### Objective:
With the line containing "Break this object" as the first line and the last line of the records as the final one, reproduce that range exactly.
::: Supplied entries :::
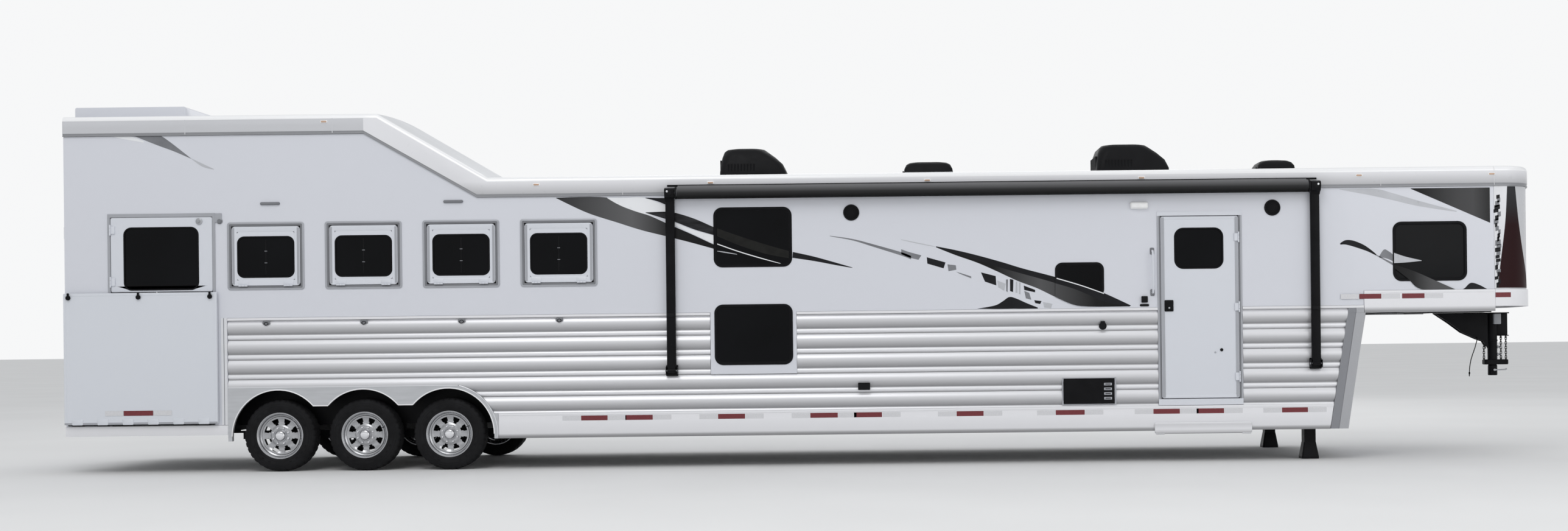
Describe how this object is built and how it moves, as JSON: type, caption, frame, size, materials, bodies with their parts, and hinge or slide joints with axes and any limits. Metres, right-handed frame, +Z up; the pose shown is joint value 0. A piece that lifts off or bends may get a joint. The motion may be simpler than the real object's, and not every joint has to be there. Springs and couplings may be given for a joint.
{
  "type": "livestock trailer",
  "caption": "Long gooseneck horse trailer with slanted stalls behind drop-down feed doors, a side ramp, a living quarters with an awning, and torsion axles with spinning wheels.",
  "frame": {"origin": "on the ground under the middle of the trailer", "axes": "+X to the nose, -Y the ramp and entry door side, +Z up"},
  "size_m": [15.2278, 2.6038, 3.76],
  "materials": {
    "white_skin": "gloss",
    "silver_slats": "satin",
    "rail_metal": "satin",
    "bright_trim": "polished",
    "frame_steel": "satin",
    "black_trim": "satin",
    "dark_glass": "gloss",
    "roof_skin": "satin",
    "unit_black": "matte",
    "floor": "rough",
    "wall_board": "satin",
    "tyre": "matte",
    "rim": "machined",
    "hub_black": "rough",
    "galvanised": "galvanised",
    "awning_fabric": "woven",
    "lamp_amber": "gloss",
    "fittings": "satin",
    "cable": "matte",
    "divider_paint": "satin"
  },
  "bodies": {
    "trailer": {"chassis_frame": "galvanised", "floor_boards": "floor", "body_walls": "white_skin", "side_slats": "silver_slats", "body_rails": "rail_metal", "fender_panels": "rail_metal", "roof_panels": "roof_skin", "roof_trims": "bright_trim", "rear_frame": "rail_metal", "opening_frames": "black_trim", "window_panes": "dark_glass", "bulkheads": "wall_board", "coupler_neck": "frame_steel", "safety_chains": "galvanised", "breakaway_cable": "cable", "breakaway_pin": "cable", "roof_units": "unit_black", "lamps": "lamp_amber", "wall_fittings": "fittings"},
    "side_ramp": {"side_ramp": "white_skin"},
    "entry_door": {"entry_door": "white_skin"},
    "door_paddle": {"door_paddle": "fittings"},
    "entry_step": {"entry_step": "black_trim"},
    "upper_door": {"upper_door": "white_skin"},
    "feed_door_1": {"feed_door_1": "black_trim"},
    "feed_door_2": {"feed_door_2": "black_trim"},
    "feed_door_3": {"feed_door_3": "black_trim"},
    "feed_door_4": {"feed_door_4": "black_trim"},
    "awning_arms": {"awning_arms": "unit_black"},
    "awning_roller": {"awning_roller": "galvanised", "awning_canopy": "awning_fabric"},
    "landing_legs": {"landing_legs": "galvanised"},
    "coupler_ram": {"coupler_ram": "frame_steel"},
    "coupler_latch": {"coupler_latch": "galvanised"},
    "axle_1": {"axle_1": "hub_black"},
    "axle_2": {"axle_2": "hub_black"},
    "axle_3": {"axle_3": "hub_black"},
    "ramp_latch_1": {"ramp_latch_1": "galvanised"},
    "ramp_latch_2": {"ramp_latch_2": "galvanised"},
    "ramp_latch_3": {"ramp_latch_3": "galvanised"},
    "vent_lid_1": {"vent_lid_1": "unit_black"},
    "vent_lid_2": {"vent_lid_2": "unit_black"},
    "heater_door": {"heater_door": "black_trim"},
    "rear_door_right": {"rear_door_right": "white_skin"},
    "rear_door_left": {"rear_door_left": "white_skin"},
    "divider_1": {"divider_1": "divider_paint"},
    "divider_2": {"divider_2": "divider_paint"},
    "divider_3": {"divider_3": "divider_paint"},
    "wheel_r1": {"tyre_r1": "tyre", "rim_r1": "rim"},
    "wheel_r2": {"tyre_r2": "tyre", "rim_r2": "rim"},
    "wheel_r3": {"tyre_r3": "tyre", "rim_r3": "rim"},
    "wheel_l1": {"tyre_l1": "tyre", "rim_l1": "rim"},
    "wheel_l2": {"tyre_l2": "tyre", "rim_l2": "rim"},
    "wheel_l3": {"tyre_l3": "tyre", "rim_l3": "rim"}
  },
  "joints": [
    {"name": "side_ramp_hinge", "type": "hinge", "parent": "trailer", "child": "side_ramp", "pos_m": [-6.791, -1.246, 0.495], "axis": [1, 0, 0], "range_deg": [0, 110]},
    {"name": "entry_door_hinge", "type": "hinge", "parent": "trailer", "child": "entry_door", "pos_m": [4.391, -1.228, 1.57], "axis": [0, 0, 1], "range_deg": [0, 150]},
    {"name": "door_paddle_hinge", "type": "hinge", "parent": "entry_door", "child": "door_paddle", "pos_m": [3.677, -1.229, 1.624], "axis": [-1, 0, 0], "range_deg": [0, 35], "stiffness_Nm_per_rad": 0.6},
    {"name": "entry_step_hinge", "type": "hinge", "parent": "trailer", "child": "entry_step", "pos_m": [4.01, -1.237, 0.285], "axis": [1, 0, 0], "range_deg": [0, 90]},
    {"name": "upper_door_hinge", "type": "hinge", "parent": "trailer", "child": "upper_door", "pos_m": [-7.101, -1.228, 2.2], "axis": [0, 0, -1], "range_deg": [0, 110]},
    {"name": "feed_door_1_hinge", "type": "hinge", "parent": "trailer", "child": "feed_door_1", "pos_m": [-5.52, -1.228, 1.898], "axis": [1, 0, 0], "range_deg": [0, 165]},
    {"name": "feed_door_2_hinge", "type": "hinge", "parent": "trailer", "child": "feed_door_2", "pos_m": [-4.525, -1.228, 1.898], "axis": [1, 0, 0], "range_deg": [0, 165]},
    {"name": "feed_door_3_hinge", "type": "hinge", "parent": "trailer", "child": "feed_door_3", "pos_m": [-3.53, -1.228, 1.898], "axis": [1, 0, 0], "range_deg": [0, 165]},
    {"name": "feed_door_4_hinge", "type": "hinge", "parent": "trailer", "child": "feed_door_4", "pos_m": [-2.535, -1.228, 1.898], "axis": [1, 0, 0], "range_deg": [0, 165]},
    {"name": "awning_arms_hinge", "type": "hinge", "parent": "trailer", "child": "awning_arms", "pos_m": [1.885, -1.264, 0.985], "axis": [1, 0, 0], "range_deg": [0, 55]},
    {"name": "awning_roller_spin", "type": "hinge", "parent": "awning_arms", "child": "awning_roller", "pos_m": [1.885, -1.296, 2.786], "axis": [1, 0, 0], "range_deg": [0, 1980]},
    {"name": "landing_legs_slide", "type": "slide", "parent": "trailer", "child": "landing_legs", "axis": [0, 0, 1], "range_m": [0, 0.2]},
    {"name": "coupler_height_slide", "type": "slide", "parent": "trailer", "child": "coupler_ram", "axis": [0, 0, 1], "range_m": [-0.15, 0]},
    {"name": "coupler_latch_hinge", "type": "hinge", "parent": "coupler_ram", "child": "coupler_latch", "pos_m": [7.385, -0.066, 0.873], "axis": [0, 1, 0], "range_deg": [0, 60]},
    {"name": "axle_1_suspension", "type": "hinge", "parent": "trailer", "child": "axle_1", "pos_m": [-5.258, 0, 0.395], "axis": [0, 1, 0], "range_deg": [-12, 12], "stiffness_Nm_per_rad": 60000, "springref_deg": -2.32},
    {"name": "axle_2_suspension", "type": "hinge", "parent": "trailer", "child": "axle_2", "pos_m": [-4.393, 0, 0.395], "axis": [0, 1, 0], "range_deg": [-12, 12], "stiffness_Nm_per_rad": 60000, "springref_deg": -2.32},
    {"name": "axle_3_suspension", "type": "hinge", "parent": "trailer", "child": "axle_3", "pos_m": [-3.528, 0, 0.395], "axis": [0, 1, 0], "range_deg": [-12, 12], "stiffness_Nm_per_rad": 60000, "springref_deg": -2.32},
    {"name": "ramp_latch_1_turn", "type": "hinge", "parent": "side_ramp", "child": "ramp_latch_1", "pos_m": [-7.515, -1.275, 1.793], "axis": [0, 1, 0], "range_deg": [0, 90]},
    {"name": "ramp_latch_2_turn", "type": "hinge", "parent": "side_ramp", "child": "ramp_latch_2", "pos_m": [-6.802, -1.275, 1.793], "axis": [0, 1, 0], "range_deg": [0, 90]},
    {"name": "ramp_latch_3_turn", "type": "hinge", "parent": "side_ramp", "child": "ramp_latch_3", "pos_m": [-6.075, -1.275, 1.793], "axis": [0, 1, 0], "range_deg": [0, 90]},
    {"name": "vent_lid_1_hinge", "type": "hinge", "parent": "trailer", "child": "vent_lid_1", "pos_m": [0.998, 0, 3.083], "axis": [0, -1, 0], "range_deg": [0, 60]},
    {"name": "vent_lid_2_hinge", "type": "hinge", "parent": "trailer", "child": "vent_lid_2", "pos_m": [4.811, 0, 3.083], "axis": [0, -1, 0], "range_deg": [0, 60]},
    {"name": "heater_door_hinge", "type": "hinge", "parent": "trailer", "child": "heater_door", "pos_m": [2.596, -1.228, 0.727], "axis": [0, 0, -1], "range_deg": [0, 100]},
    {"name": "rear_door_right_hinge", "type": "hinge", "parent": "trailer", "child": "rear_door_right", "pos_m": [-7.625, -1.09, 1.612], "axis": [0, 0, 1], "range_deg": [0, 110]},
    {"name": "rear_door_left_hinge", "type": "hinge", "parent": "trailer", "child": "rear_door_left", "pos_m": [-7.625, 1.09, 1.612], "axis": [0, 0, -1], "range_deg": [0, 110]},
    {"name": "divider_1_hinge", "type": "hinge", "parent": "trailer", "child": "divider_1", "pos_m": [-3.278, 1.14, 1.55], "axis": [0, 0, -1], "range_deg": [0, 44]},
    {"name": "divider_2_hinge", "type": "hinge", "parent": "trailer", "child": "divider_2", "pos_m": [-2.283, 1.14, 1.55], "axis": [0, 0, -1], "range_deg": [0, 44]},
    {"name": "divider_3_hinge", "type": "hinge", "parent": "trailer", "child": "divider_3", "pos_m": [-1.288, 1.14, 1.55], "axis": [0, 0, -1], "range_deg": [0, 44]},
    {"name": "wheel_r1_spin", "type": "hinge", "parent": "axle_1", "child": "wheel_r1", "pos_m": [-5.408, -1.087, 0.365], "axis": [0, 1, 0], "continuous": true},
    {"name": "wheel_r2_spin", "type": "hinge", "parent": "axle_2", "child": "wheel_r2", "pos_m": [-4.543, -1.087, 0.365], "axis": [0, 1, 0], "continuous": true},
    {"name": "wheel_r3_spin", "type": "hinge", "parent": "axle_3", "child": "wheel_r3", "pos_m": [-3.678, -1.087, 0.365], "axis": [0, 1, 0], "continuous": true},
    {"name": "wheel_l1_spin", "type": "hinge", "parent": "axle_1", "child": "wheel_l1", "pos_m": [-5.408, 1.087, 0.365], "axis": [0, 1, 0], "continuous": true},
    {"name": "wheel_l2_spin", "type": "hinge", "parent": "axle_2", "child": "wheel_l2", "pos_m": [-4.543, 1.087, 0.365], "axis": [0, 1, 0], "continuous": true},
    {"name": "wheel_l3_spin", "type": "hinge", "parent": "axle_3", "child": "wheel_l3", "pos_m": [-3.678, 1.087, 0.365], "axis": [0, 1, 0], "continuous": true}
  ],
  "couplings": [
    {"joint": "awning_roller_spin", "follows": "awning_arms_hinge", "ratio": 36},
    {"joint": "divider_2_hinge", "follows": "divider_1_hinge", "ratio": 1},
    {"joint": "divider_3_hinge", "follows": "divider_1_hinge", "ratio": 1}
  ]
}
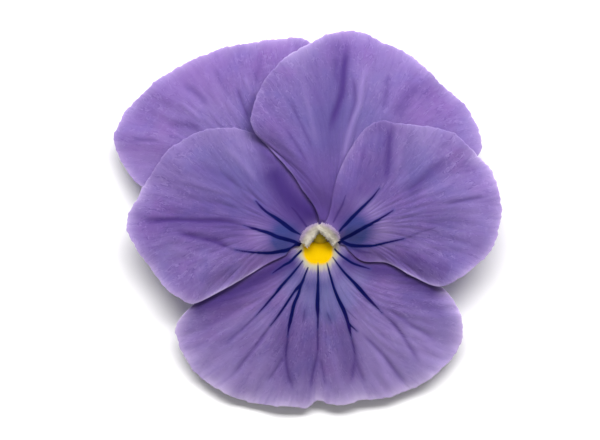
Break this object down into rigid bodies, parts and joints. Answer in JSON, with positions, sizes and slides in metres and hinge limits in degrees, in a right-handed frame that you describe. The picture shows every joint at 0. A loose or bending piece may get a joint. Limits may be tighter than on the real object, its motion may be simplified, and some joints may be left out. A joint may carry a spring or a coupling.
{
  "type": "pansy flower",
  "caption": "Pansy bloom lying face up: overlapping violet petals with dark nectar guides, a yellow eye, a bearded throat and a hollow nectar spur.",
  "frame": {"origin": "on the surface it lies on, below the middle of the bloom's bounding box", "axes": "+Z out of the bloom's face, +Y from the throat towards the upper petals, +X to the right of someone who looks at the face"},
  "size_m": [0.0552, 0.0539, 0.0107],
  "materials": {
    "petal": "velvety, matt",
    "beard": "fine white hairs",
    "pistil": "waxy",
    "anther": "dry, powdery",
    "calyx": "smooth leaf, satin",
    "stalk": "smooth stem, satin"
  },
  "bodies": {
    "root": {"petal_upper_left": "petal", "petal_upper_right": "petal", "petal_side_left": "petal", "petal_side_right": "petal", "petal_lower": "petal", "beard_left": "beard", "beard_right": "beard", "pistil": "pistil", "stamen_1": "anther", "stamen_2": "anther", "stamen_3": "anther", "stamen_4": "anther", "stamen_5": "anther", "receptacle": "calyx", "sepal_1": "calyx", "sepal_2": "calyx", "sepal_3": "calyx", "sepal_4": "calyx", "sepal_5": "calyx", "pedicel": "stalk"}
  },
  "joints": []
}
:::
### Expected output:
Break this object down into rigid bodies, parts and joints. Answer in JSON, with positions, sizes and slides in metres and hinge limits in degrees, in a right-handed frame that you describe. The picture shows every joint at 0. A loose or bending piece may get a joint. Limits may be tighter than on the real object, its motion may be simplified, and some joints may be left out. A joint may carry a spring or a coupling.
{
  "type": "pansy flower",
  "caption": "Pansy bloom lying face up: overlapping violet petals with dark nectar guides, a yellow eye, a bearded throat and a hollow nectar spur.",
  "frame": {"origin": "on the surface it lies on, below the middle of the bloom's bounding box", "axes": "+Z out of the bloom's face, +Y from the throat towards the upper petals, +X to the right of someone who looks at the face"},
  "size_m": [0.0552, 0.0539, 0.0107],
  "materials": {
    "petal": "velvety, matt",
    "beard": "fine white hairs",
    "pistil": "waxy",
    "anther": "dry, powdery",
    "calyx": "smooth leaf, satin",
    "stalk": "smooth stem, satin"
  },
  "bodies": {
    "root": {"petal_upper_left": "petal", "petal_upper_right": "petal", "petal_side_left": "petal", "petal_side_right": "petal", "petal_lower": "petal", "beard_left": "beard", "beard_right": "beard", "pistil": "pistil", "stamen_1": "anther", "stamen_2": "anther", "stamen_3": "anther", "stamen_4": "anther", "stamen_5": "anther", "receptacle": "calyx", "sepal_1": "calyx", "sepal_2": "calyx", "sepal_3": "calyx", "sepal_4": "calyx", "sepal_5": "calyx", "pedicel": "stalk"}
  },
  "joints": []
}